====== DATA FOR PROCESSING ======

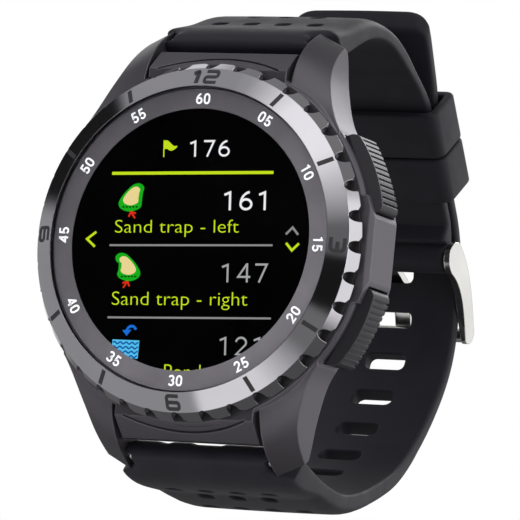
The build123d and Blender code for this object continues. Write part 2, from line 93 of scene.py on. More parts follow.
# Strap: the loop's middle, a probe line clear of the slots, and the strap's edges
LOOP = Vector((0, 27, 0)) * MM
PROBE_X = 7 * MM
THINNEST = 0.25 * MM                    # less than this is a graze of the ray, not the strap
STRAP_EDGE = 0.5 * MM                   # radius next to the wrist
STRAP_SHOULDER = (2.4 * MM, 1.2 * MM)   # wide and deep, on the outer face
STRAP_CROWN = 0.12 * MM

# The strap's head, between the lugs
HEAD_SHOULDER = 0.4 * MM
HEAD_SIDE = 0.18 * MM                   # how much wider than the CAD head
HEAD_STAND = 0.58                       # how far it stands towards the case, in mm
HEAD_RELIEF_DEPTH = 0.34                # less in the reliefs
HEAD_RELIEFS = ((-5.65, 0.75), (0.8, 2.2))   # middle and half width of each, in mm
HEAD_EASE = 0.5

# The strap's holes and its end
SLOT_PITCH = 6.6 * MM
SLOT_COUNT = 7
SLOT_SIZE = (6.2 * MM, 2.4 * MM)
SLOT_EASE = 0.25 * MM
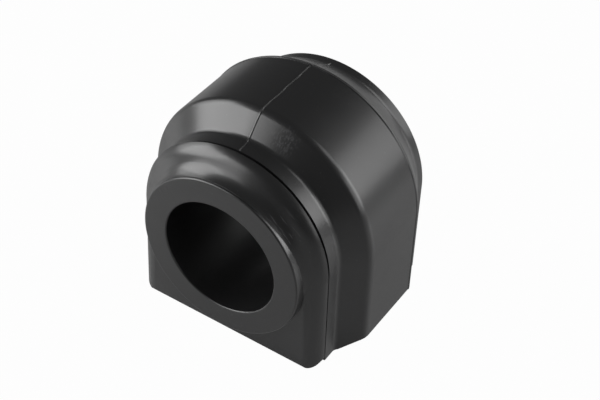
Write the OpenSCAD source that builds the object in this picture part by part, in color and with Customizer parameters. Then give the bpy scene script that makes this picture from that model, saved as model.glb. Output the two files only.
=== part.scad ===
// Anti-roll bar bush, moulded from one piece of black rubber.
// The bar runs through the bore along Y, a clamp goes over the arched body,
// and the flat base sits on the chassis. X is across, Y runs front to back, Z is up.
// The origin is at the middle of the base.

/* [Bar bore] */
// Diameter of the bore that grips the bar
bore_d = 23; // [16:0.5:26]
// Height of the bore's axis above the base
bore_h = 19.1; // [18:0.1:21]

/* [Arch] */
// Height of the arch's centre above the base
arch_h = 20.4; // [19:0.1:24]
// Angle at which the sides spread towards the base
side_splay = 1.2; // [0:0.1:3]

/* [Front plate] */
// Radius of the front plate's arch
plate_r = 19.5; // [19.2:0.1:21]
// Thickness of the front plate, from its face to the seam behind it
plate_t = 2.8; // [1.5:0.1:4]
// Rounding round the front plate's outer edge
plate_edge_r = 3.2; // [1:0.1:4]
// Rounding of the front plate's two lower corners
plate_corner_r = 1.2; // [0.5:0.1:2]

/* [Collars] */
// Outer diameter of the round collars
collar_d = 32.8; // [30:0.1:34]
// How far a collar stands out from its plate, and the hollow radius under its crown
collar_out = 2.1; // [1:0.1:3]
// Rounding of the collar's outer rim
rim_r = 0.35; // [0.1:0.05:0.6]
// Rounding where the bore meets the collar's face
bore_edge_r = 0.3; // [0.1:0.05:0.6]

/* [Body] */
// How far the land behind the front plate is set in from the plate's edge
land_step = 0.35; // [0.1:0.05:1]
// Length of the land between the seam and the foot of the flare
land_length = 3.3; // [2:0.1:6]
// Radius of the body's arch at the rear parting line
body_r = 23.7; // [22.5:0.1:26]
// How much less the body's arch measures at the shoulder, so that it leaves the mould
body_draft = 0.25; // [0:0.05:0.8]
// Length of the body from the seam to the rear parting line
body_length = 23; // [18:0.1:26]

/* [Front flare] */
// Angle of the flare to the bar
flare_angle = 49; // [30:1:60]
// Hollow radius at the foot of the flare
foot_r = 1.4; // [0.5:0.1:2.5]
// Rounding at the shoulder of the flare
shoulder_r = 2.2; // [0.5:0.1:3]

/* [Rear] */
// Angle of the rear taper to the bar
taper_angle = 31; // [24:1:45]
// Rounding where the rear taper leaves the parting line
taper_shoulder_r = 0.8; // [0.3:0.1:2]
// Hollow radius where the rear taper meets the rear plate
taper_foot_r = 2.5; // [1:0.1:5]
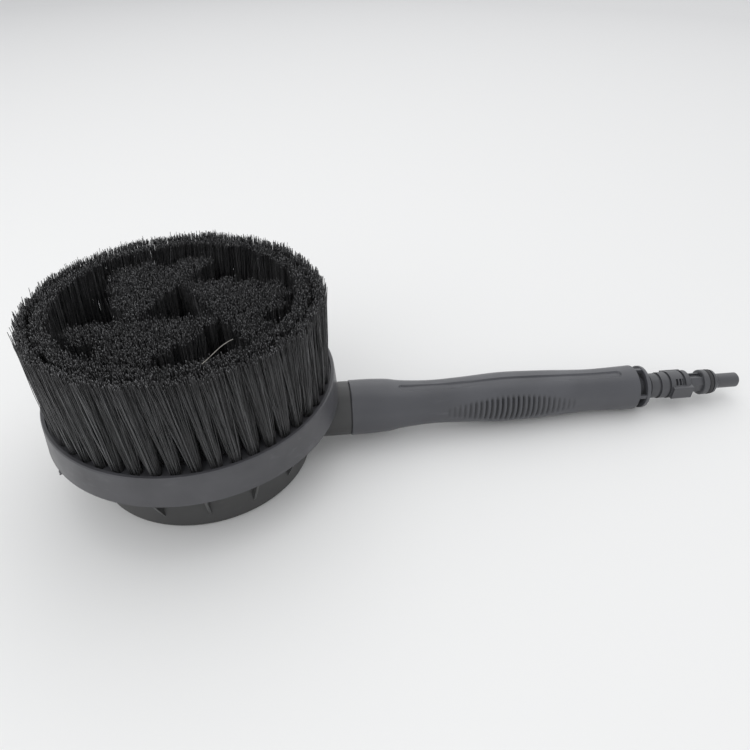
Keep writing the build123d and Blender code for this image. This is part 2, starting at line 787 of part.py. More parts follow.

======

PROBLEM TO WORK ON
Lines from the start of the material above through the line containing "SLOT_EASE = 0.25 * MM" are to be duplicated exactly, and only those.

COMPLETED EXERCISE
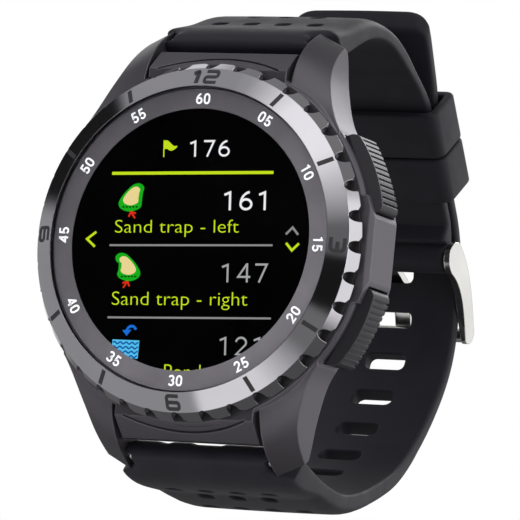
The build123d and Blender code for this object continues. Write part 2, from line 93 of scene.py on. More parts follow.
# Strap: the loop's middle, a probe line clear of the slots, and the strap's edges
LOOP = Vector((0, 27, 0)) * MM
PROBE_X = 7 * MM
THINNEST = 0.25 * MM                    # less than this is a graze of the ray, not the strap
STRAP_EDGE = 0.5 * MM                   # radius next to the wrist
STRAP_SHOULDER = (2.4 * MM, 1.2 * MM)   # wide and deep, on the outer face
STRAP_CROWN = 0.12 * MM

# The strap's head, between the lugs
HEAD_SHOULDER = 0.4 * MM
HEAD_SIDE = 0.18 * MM                   # how much wider than the CAD head
HEAD_STAND = 0.58                       # how far it stands towards the case, in mm
HEAD_RELIEF_DEPTH = 0.34                # less in the reliefs
HEAD_RELIEFS = ((-5.65, 0.75), (0.8, 2.2))   # middle and half width of each, in mm
HEAD_EASE = 0.5

# The strap's holes and its end
SLOT_PITCH = 6.6 * MM
SLOT_COUNT = 7
SLOT_SIZE = (6.2 * MM, 2.4 * MM)
SLOT_EASE = 0.25 * MM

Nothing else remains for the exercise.